Amnesty International constate que les autorités libanaises ont accueilli plusieurs centaines de milliers de réfugiés palestiniens. Elle est consciente du coût élevé qui en résulte pour le Liban sur différents plans, dont le plan économique. L’organisation reconnaît également que la responsabilité des souffrances des réfugiés palestiniens n’incombe pas au seul Liban mais aussi à la communauté internationale, qui a exclu les Palestiniens depuis presque soixante ans du système international mis en place pour protéger les réfugiés. Israël et la communauté internationale ne sont pas parvenus à trouver une solution appropriée, viable, durable et conforme au droit international, aux problèmes rencontrés par les millions de réfugiés palestiniens dispersés dans le monde.

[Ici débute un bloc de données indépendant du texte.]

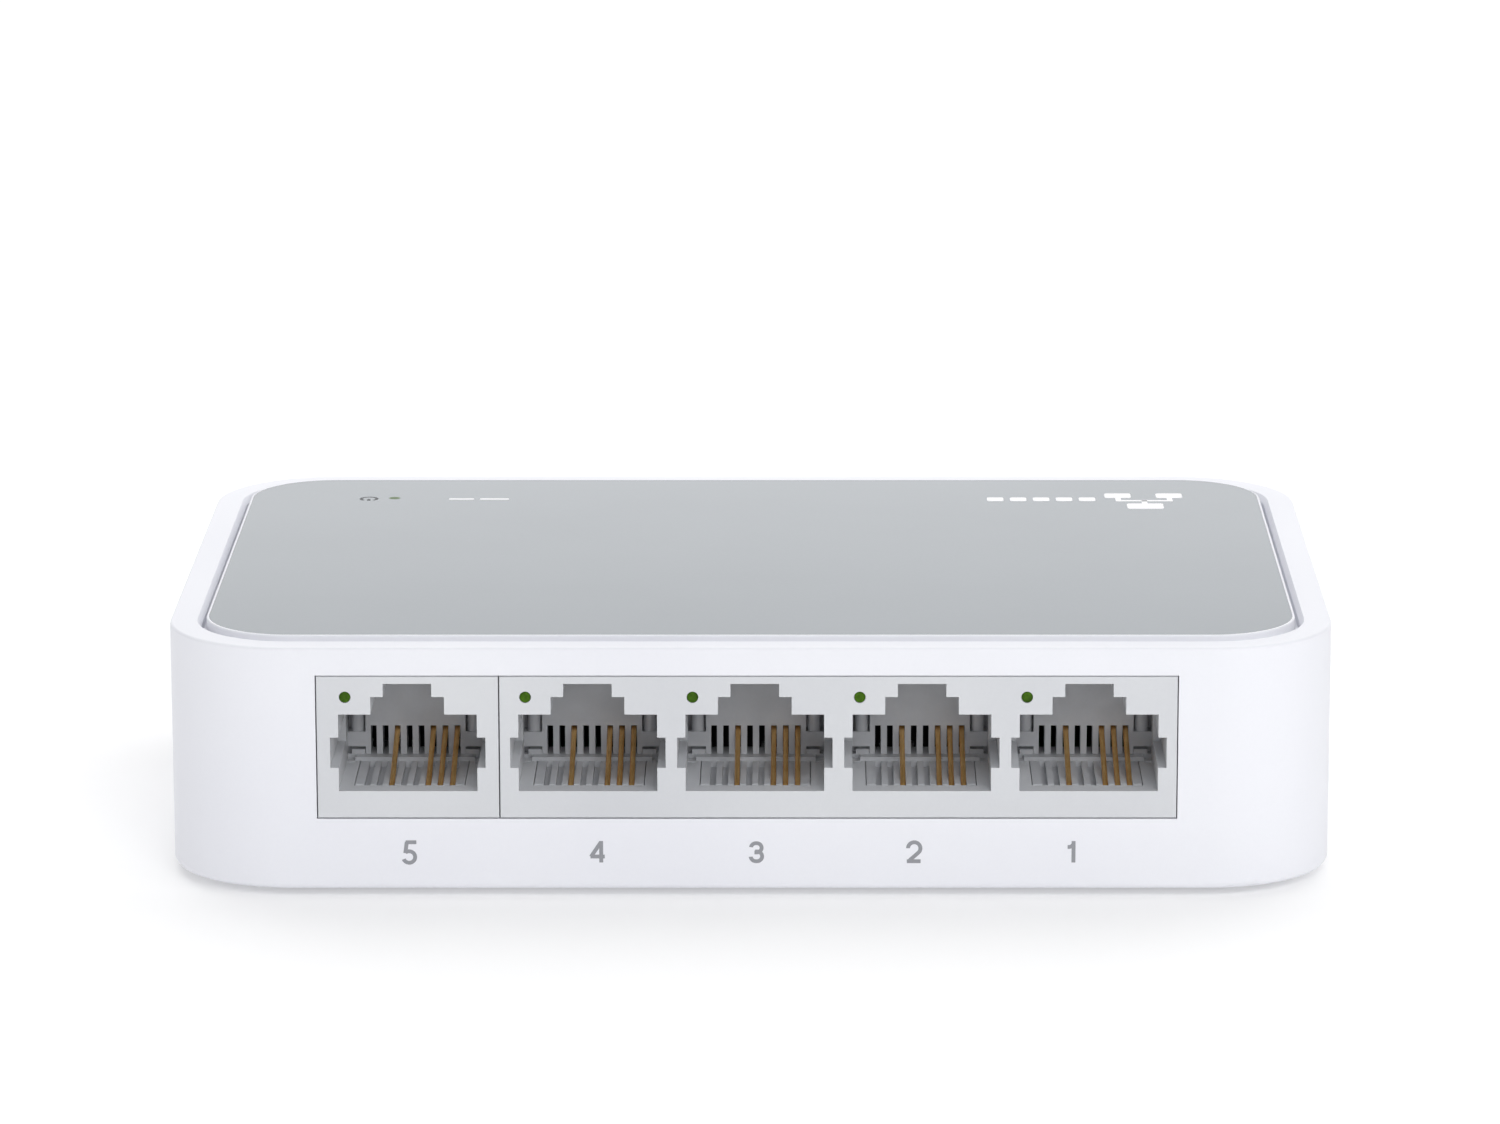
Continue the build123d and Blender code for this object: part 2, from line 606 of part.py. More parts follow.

Amnesty International constate aussi que le gouvernement libanais actuel s’est montré plus disposé que ceux qui l’avaient précédé à améliorer les conditions de vie des réfugiés palestiniens. En 2005, les autorités ont assoupli certaines des restrictions imposées aux réfugiés palestiniens, notamment en leur accordant la possibilité d’exercer un nombre plus important de métiers tout en précisant que quelques professions leur restaient interdites. Les autorités se sont également efforcées d’améliorer les conditions de logement des réfugiés et elles ont exprimé leur intention de trouver une solution pour les Palestiniens dépourvus de documents d’identité, dont la situation est particulièrement précaire. Ces réfugiés, au nombre de 3 000 à 5 000, ne sont inscrits ni auprès de l’Office de secours et de travaux des Nations unies pour les réfugiés de Palestine dans le Proche-Orient (UNRWA), ni auprès des autorités libanaises.